Politici wisten er door de jaren heen ook aardig weg mee. In alle toonaarden werden doemscenario’s geschilderd als de andere politieke partij aan de macht zou komen. Dus stem nu maar veilig op mij, was de boodschap. Pim Fortuyn heeft daaraan effectief een einde gemaakt. Alle aanvallen op hem vatte hij samen onder de term ‘demonisering’ en niemand durfde hem vervolgens nog inhoudelijk aan te pakken. Geert Wilders komt er ook eind mee, al doet hij dat vaak door bij het debat weg te blijven. Nu mag er nog alleen op allochtonen in het algemeen en Marokkanen in het bijzonder karaktermoord in de vorm van demonisering worden gepleegd.
De recente golf van karaktermoorden kent echter een andere achtergrond. De enorme concurrentiestrijd tussen de media en de doodsnood van de dagbladen. Met als instrument de onderzoeksjournalistiek. En onzekere politici als medeplichtigen.
Er is niets op tegen de achtergronden van misstanden in de samenleving aan een scrutineus onderzoek te onderwerpen. En iedereen die iets verkeerds doet, moet maar weten dat het risico van tegen de lamp lopen reëel is. Maar dat is wat anders dan in het wilde weg met hagel te gaan schieten in de hoop dat je iets raakt. En allerhande beschuldigingen te uiten zonder de context goed in beeld te hebben. De stelregel dat je een sappig verhaal niet kapot moet checken, lijkt het nu in de journalistiek gewonnen te hebben.
Wie komt er nog voor de rechtstaat op? Wie voor de fatsoensregel dat je pas veroordeeld bent als je langs een zorgvuldig proces schuldig bent bevonden? Media niet, en politici lijken er ook geen zin meer in te hebben. Zij veroordelen ook steeds sneller bepaalde ‘misstanden’ nog voor er een zorgvuldig onderzoek heeft plaatsgehad. De media verwijzen voor klachten naar de Raad voor de Journalistiek, waar ze zelf geen enkel respect voor hebben. Of naar hun Ombudsman. Volg die van de Volkskrant op de voet. Maar na een kritische start doet hij ook niets anders meer dan de loftrompet van de hedendaagse (Volkskrant-)journalistiek te steken. Onderzoeksjournalistiek brengt ons enorm veel goeds. En als er dan eens een foutje moet worden vastgesteld, komt hij met het ‘alles overtuigende argument’ dat er toch ook veel goed is gegaan. Zelfs de schaamlapjes van de journalistiek zijn niet meer wat ze zijn geweest.

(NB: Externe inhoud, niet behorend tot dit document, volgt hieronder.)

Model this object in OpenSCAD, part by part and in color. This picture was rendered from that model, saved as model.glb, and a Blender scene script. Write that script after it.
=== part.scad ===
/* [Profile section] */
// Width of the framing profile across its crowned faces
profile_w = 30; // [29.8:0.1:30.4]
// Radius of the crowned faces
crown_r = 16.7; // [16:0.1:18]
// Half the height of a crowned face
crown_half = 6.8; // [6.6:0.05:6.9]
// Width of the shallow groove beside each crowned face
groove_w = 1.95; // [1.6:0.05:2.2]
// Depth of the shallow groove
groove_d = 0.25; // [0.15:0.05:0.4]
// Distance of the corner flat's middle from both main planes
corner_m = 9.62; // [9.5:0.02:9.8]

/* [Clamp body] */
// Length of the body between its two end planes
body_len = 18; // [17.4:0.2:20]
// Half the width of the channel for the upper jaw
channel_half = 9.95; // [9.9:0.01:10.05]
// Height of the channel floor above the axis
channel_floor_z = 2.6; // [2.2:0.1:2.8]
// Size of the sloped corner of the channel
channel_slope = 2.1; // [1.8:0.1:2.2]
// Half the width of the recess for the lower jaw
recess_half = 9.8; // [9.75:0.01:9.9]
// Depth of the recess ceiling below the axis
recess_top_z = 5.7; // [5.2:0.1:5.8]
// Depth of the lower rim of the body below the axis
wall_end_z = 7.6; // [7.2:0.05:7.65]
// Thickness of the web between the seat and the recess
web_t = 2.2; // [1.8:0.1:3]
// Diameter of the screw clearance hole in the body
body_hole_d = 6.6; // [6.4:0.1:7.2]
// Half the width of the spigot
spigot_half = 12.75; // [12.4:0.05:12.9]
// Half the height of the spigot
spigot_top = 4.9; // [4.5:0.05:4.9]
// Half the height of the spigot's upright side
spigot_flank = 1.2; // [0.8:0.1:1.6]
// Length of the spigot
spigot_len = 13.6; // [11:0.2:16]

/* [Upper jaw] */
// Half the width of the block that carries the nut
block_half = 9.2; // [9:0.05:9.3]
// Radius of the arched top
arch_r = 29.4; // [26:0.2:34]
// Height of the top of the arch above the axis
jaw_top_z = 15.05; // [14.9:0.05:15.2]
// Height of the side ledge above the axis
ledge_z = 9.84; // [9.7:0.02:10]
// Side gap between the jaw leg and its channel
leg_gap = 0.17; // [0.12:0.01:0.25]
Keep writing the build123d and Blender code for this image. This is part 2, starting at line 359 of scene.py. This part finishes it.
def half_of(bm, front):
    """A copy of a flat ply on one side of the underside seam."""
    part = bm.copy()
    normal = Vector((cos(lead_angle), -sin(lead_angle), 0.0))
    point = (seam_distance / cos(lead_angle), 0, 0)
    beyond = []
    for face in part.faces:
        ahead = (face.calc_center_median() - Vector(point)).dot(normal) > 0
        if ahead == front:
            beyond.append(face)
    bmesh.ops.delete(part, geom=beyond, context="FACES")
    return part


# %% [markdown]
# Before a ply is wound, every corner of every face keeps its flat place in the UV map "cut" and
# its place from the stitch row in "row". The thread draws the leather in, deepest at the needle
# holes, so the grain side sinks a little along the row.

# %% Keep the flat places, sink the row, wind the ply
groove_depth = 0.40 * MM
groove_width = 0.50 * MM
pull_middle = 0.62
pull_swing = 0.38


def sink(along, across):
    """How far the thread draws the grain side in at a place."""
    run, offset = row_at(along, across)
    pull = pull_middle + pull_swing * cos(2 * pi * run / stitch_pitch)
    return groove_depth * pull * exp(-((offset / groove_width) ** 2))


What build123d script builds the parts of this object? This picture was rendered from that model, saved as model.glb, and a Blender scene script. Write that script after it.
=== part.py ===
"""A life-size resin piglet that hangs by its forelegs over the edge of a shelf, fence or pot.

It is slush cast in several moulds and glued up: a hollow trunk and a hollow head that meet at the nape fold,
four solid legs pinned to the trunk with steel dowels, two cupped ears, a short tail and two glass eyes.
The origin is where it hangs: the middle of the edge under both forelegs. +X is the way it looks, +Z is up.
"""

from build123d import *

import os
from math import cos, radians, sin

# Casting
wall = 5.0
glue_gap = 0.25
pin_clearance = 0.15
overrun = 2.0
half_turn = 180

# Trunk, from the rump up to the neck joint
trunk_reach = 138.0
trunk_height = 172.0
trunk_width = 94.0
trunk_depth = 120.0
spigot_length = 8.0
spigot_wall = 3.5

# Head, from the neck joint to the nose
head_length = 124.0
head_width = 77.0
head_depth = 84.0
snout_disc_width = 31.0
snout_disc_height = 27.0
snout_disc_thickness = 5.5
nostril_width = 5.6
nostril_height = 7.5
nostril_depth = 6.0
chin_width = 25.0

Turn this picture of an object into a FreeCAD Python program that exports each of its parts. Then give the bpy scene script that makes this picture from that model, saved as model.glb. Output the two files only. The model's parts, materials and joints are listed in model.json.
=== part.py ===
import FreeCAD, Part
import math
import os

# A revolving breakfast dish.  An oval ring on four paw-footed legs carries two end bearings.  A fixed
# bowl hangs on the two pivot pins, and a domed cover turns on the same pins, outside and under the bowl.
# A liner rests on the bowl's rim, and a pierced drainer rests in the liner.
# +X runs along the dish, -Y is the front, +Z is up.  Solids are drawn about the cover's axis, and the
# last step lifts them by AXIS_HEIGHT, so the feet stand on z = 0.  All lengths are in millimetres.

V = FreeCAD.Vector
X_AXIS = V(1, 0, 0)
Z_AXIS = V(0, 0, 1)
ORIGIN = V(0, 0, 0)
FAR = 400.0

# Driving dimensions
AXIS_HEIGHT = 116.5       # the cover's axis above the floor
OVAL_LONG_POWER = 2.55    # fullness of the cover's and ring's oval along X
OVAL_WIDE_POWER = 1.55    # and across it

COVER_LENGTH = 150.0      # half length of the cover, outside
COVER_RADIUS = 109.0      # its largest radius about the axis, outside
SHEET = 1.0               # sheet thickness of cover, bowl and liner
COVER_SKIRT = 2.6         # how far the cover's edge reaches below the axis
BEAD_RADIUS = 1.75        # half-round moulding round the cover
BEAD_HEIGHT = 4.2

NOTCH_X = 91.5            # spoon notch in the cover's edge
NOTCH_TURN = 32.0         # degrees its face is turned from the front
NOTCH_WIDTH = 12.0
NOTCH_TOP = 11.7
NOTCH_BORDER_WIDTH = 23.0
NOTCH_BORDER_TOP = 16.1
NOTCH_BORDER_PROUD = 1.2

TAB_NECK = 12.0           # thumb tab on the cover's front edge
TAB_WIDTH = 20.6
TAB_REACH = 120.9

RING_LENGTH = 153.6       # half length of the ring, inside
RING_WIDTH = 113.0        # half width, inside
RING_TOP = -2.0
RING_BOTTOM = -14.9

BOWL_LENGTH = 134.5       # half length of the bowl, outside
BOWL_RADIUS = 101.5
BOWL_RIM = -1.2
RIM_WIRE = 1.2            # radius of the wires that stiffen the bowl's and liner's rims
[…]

De dagbladen willen linksom of rechtsom steun van de overheid om hun rol van ‘onmisbare pijler onder de democratie’ (Trouw)te kunnen vervullen. Zouden ze hun lezers niet van deze rol moeten overtuigen? In plaats van hun hand bij de overheid op te houden? Voor mensen die gewoon naar eer en geweten hun werk willen doen – en zo een onmisbare pijler vormen bij de instandhouding van samenleving en democratie – geldt slechts het consigne, zolang de concurrentiestrijd van de media aanhoudt: wordt geen lieveling van de media. Voordat je het weet ben je veroordeeld door hun eigenwaan. Het kan namelijk nog wel even duren voordat zij, op grond van die eigenwaan, door hun rechter, het publiek, worden veroordeeld.